* [Requirement]:
Could you write out every entry exactly as it stands?

* [Rows from a 3D modeling dataset]:
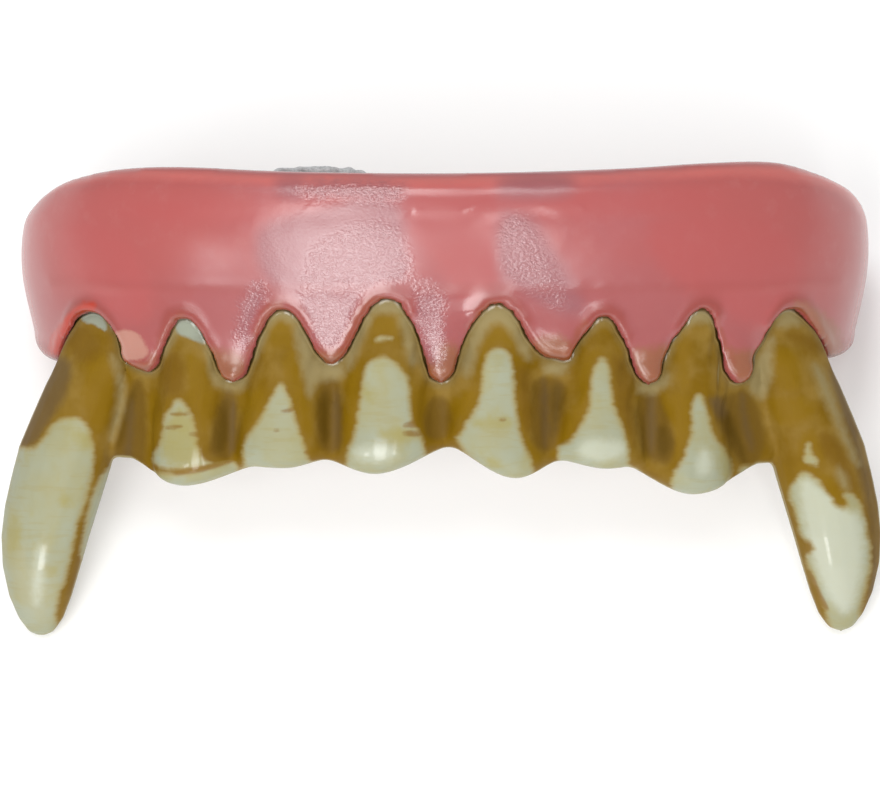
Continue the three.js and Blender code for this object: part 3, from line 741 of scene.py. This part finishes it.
def outline_of(pixels, rounds=2):
    """A charted outline in the view plane, with its corners cut until it is smooth."""
    middle = np.array((PHOTO_WIDTH / 2, PHOTO_HEIGHT / 2))
    outline = (np.array(pixels) - middle) * (1, -1) / PHOTO_SCALE
    for _ in range(rounds):
        following = np.roll(outline, -1, axis=0)
        near, far = 0.75 * outline + 0.25 * following, 0.25 * outline + 0.75 * following
        outline = np.stack((near, far), axis=1).reshape(-1, 2)
    return outline


def depth_inside(places, outline):
    """How deep each place is inside a closed outline, less than 0 outside it."""
    nearest = np.full(len(places), np.inf)
    crossings = np.zeros(len(places), dtype=int)
    for start, end in zip(outline, np.roll(outline, -1, axis=0)):
        run = end - start
        if not run.any():
            continue
        share = np.clip((places - start) @ run / (run @ run), 0, 1)
        gap = places - start - share[:, None] * run
        nearest = np.minimum(nearest, np.hypot(gap[:, 0], gap[:, 1]))
        spans = (start[1] > places[:, 1]) != (end[1] > places[:, 1])
        if run[1]:
            crossing = start[0] + (places[:, 1] - start[1]) * run[0] / run[1]
            crossings += spans & (places[:, 0] < crossing)
    return np.where(crossings % 2 == 1, nearest, -nearest)


def charted(places, chart):
    """How deep each place is inside any outline of a chart."""
    depths = np.full(len(places), -CHART_REACH, dtype=float)
    for pixels in chart.values():
        outline = outline_of(pixels)
        low, high = outline.min(axis=0) - CHART_REACH, outline.max(axis=0) + CHART_REACH
        near = np.flatnonzero(np.all((places > low) & (places < high), axis=1))
        depths[near] = np.maximum(depths[near], depth_inside(places[near], outline))
    return depths


def store_charts(mesh, places, charts):
    for name, chart in charts.items():
        store(mesh, name, charted(places, chart))


def distances(points, surface):
    """How far each point is from a surface."""
    return np.array([surface.find_nearest(Vector(point))[3] for point in points])


def covered_by(points, surface):
    """1 for a point that the surface hides from the photograph's camera and 0 for the others."""
    rays = EYE - points
    rays /= np.linalg.norm(rays, axis=1)[:, None]
    hits = [
        surface.ray_cast(Vector(point), Vector(ray), COVER_REACH)[0] is not None
        for point, ray in zip(points, rays)
    ]
    return np.array(hits, dtype=float)


def edge_of(points, normals):
    """The gum's lower edge, as a tree of its points that face down."""
    found = np.flatnonzero((normals[:, 2] < EDGE_FACING) & (points[:, 2] < EDGE_TOP))
    edge = KDTree(len(found))
    for index in found:
        edge.insert(points[index], index)
    edge.balance()
    return edge


def distances_to(points, tree):
    """How far each point is from the nearest point of a tree."""
    return np.array([tree.find(point)[2] for point in points])


def store(mesh, name, values):
    """Keeps a value for each point, where the materials read it by its name."""
    attribute = mesh.attributes.new(name, "FLOAT", "POINT")
    attribute.data.foreach_set("value", np.asarray(values, dtype=np.float32))


def finish_piece(piece, node):
    """Lays a shaped piece down in the CAD node's place and lets it stand for that node."""
    mesh = piece.data
    mesh.transform(WORN_TO_ROW)
    points = points_of(mesh)
    points[:, 2] = np.maximum(points[:, 2], 0)
    set_points(mesh, points)
    mesh.shade_smooth()
    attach(piece, "root")
    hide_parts(node)


def moves_of(points, normals, chart):
    """How far each point goes in a chart of moves, each of which follows the surface at its place."""
    places = view_plane(points)
    front = normals @ VIEW_ALONG < MOVED_FACING
    total = np.zeros_like(points)
    for x, y, right, down, reach in chart.values():
        gap = places * PHOTO_SCALE - (x - PHOTO_WIDTH / 2, PHOTO_HEIGHT / 2 - y)
        near = np.exp(-np.sum(gap * gap, axis=1) / reach ** 2)
        facing = near[front] @ normals[front]
        shift = (right * np.array((1, 0, 0)) - down * VIEW_UP) / PHOTO_SCALE
        shift -= (shift @ facing) / (VIEW_ALONG @ facing) * VIEW_ALONG
        total += near[:, None] * shift
    return total


def soften(mesh, values, rounds):
    """Evens a value out between neighbouring points."""
    starts, ends = edges_of(mesh)
    count = len(values)
    neighbours = np.bincount(starts, minlength=count) + np.bincount(ends, minlength=count)
    for _ in range(rounds):
        total = np.bincount(starts, values[ends], count) + np.bincount(ends, values[starts], count)
        values = (values + total / neighbours) / 2
    return values


def lumps(points, size, depth):
    """A soft unevenness of the cast plastic: a few crossing waves about as long as the size."""
    waves = {0.3: (1.0, 0.4, 0.7), 1.9: (-0.6, 0.9, 1.1), 4.1: (0.5, -1.2, 0.4), 2.6: (1.3, 0.2, -0.9)}
    turns = 2 * math.pi / size
    total = sum(np.sin(points @ np.array(way) * turns + phase) for phase, way in waves.items())
    return depth * total / len(waves)


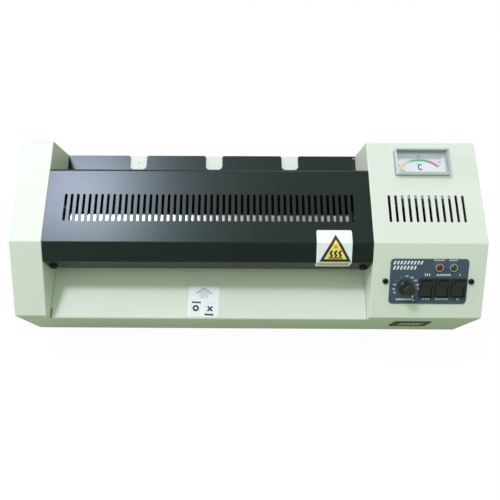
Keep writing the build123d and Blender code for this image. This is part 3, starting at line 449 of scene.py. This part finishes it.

* [Response to the task]:
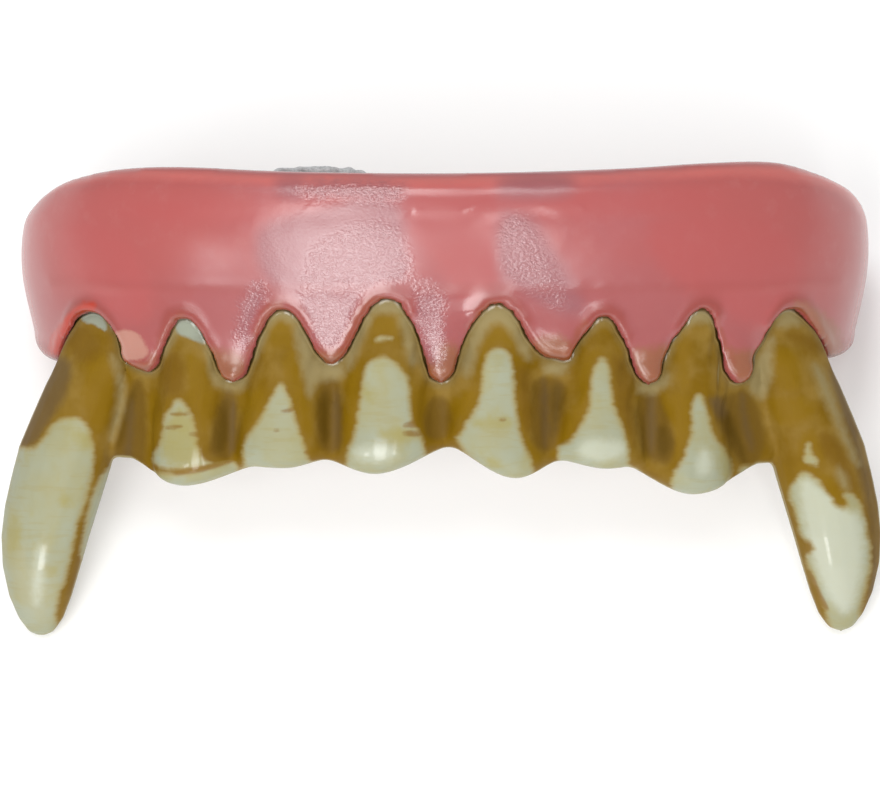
Continue the three.js and Blender code for this object: part 3, from line 741 of scene.py. This part finishes it.
def outline_of(pixels, rounds=2):
    """A charted outline in the view plane, with its corners cut until it is smooth."""
    middle = np.array((PHOTO_WIDTH / 2, PHOTO_HEIGHT / 2))
    outline = (np.array(pixels) - middle) * (1, -1) / PHOTO_SCALE
    for _ in range(rounds):
        following = np.roll(outline, -1, axis=0)
        near, far = 0.75 * outline + 0.25 * following, 0.25 * outline + 0.75 * following
        outline = np.stack((near, far), axis=1).reshape(-1, 2)
    return outline


def depth_inside(places, outline):
    """How deep each place is inside a closed outline, less than 0 outside it."""
    nearest = np.full(len(places), np.inf)
    crossings = np.zeros(len(places), dtype=int)
    for start, end in zip(outline, np.roll(outline, -1, axis=0)):
        run = end - start
        if not run.any():
            continue
        share = np.clip((places - start) @ run / (run @ run), 0, 1)
        gap = places - start - share[:, None] * run
        nearest = np.minimum(nearest, np.hypot(gap[:, 0], gap[:, 1]))
        spans = (start[1] > places[:, 1]) != (end[1] > places[:, 1])
        if run[1]:
            crossing = start[0] + (places[:, 1] - start[1]) * run[0] / run[1]
            crossings += spans & (places[:, 0] < crossing)
    return np.where(crossings % 2 == 1, nearest, -nearest)


def charted(places, chart):
    """How deep each place is inside any outline of a chart."""
    depths = np.full(len(places), -CHART_REACH, dtype=float)
    for pixels in chart.values():
        outline = outline_of(pixels)
        low, high = outline.min(axis=0) - CHART_REACH, outline.max(axis=0) + CHART_REACH
        near = np.flatnonzero(np.all((places > low) & (places < high), axis=1))
        depths[near] = np.maximum(depths[near], depth_inside(places[near], outline))
    return depths


def store_charts(mesh, places, charts):
    for name, chart in charts.items():
        store(mesh, name, charted(places, chart))


def distances(points, surface):
    """How far each point is from a surface."""
    return np.array([surface.find_nearest(Vector(point))[3] for point in points])


def covered_by(points, surface):
    """1 for a point that the surface hides from the photograph's camera and 0 for the others."""
    rays = EYE - points
    rays /= np.linalg.norm(rays, axis=1)[:, None]
    hits = [
        surface.ray_cast(Vector(point), Vector(ray), COVER_REACH)[0] is not None
        for point, ray in zip(points, rays)
    ]
    return np.array(hits, dtype=float)


def edge_of(points, normals):
    """The gum's lower edge, as a tree of its points that face down."""
    found = np.flatnonzero((normals[:, 2] < EDGE_FACING) & (points[:, 2] < EDGE_TOP))
    edge = KDTree(len(found))
    for index in found:
        edge.insert(points[index], index)
    edge.balance()
    return edge


def distances_to(points, tree):
    """How far each point is from the nearest point of a tree."""
    return np.array([tree.find(point)[2] for point in points])


def store(mesh, name, values):
    """Keeps a value for each point, where the materials read it by its name."""
    attribute = mesh.attributes.new(name, "FLOAT", "POINT")
    attribute.data.foreach_set("value", np.asarray(values, dtype=np.float32))


def finish_piece(piece, node):
    """Lays a shaped piece down in the CAD node's place and lets it stand for that node."""
    mesh = piece.data
    mesh.transform(WORN_TO_ROW)
    points = points_of(mesh)
    points[:, 2] = np.maximum(points[:, 2], 0)
    set_points(mesh, points)
    mesh.shade_smooth()
    attach(piece, "root")
    hide_parts(node)


def moves_of(points, normals, chart):
    """How far each point goes in a chart of moves, each of which follows the surface at its place."""
    places = view_plane(points)
    front = normals @ VIEW_ALONG < MOVED_FACING
    total = np.zeros_like(points)
    for x, y, right, down, reach in chart.values():
        gap = places * PHOTO_SCALE - (x - PHOTO_WIDTH / 2, PHOTO_HEIGHT / 2 - y)
        near = np.exp(-np.sum(gap * gap, axis=1) / reach ** 2)
        facing = near[front] @ normals[front]
        shift = (right * np.array((1, 0, 0)) - down * VIEW_UP) / PHOTO_SCALE
        shift -= (shift @ facing) / (VIEW_ALONG @ facing) * VIEW_ALONG
        total += near[:, None] * shift
    return total


def soften(mesh, values, rounds):
    """Evens a value out between neighbouring points."""
    starts, ends = edges_of(mesh)
    count = len(values)
    neighbours = np.bincount(starts, minlength=count) + np.bincount(ends, minlength=count)
    for _ in range(rounds):
        total = np.bincount(starts, values[ends], count) + np.bincount(ends, values[starts], count)
        values = (values + total / neighbours) / 2
    return values


def lumps(points, size, depth):
    """A soft unevenness of the cast plastic: a few crossing waves about as long as the size."""
    waves = {0.3: (1.0, 0.4, 0.7), 1.9: (-0.6, 0.9, 1.1), 4.1: (0.5, -1.2, 0.4), 2.6: (1.3, 0.2, -0.9)}
    turns = 2 * math.pi / size
    total = sum(np.sin(points @ np.array(way) * turns + phase) for phase, way in waves.items())
    return depth * total / len(waves)


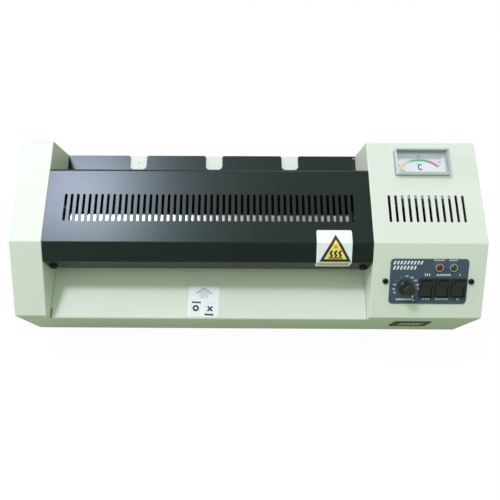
Keep writing the build123d and Blender code for this image. This is part 3, starting at line 449 of scene.py. This part finishes it.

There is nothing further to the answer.